Continue reading and discussing the rest of The Four Servants in the Student Guide.

Page 29

  • How does your graph compare with how Answerer marked her graph to make her estimate?
  • How does your estimate compare?
  • How did the prince use the graph to predict the giant's height? Remember the giant's hand length is 50 cm. (He found 50 cm on the horizontal axis, went straight up until he hit the best-fit line, then went straight over to the vertical axis, at 450 cm.)
  • What is his prediction? (About 450 cm. Every 100 cm is 1 meter, so the giant is 4.5 m.)
  • Would the giant be able to stand up straight in the classroom? (Probably not, unless the classroom has a very high ceiling. 450 cm is 4.5 meters or about 15 feet tall.)

Page 30

  • What other patterns do you notice in the data table when you look down the columns? (There are many.

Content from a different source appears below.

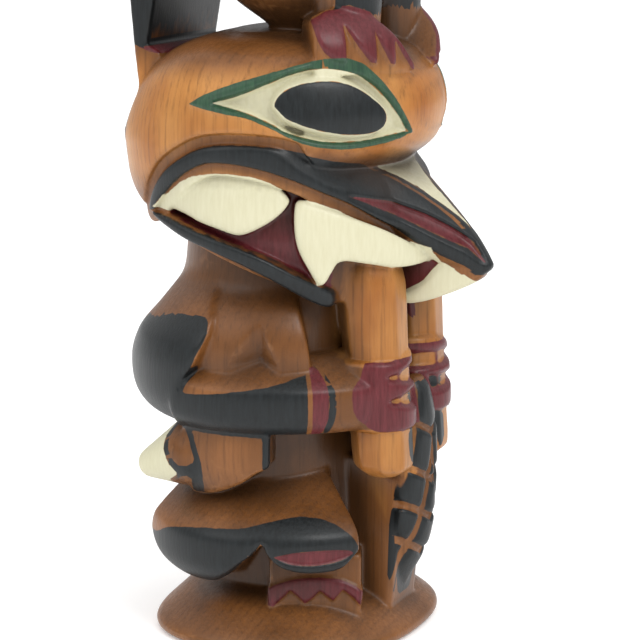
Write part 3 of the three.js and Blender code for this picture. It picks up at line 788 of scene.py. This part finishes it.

One is the relationship between the data for Baby Carrie and the Shepherd Girl. The Shepherd Girl has a hand that is twice as long as Baby Carrie's and is also twice as tall.)
  • What patterns do you notice when you look across the rows? (The heights are about nine times the hand lengths.)

Page 31

  • Did the prince and his servants find the exact height of the giant? Was their answer close enough? Why do you say so? (Using the graph, the prince predicted that the giant would be about 450 cm tall, and using the patterns of doubling in the data table, he predicted that the giant would be 446 cm. These estimates are very close to the giant's height of 448 cm.)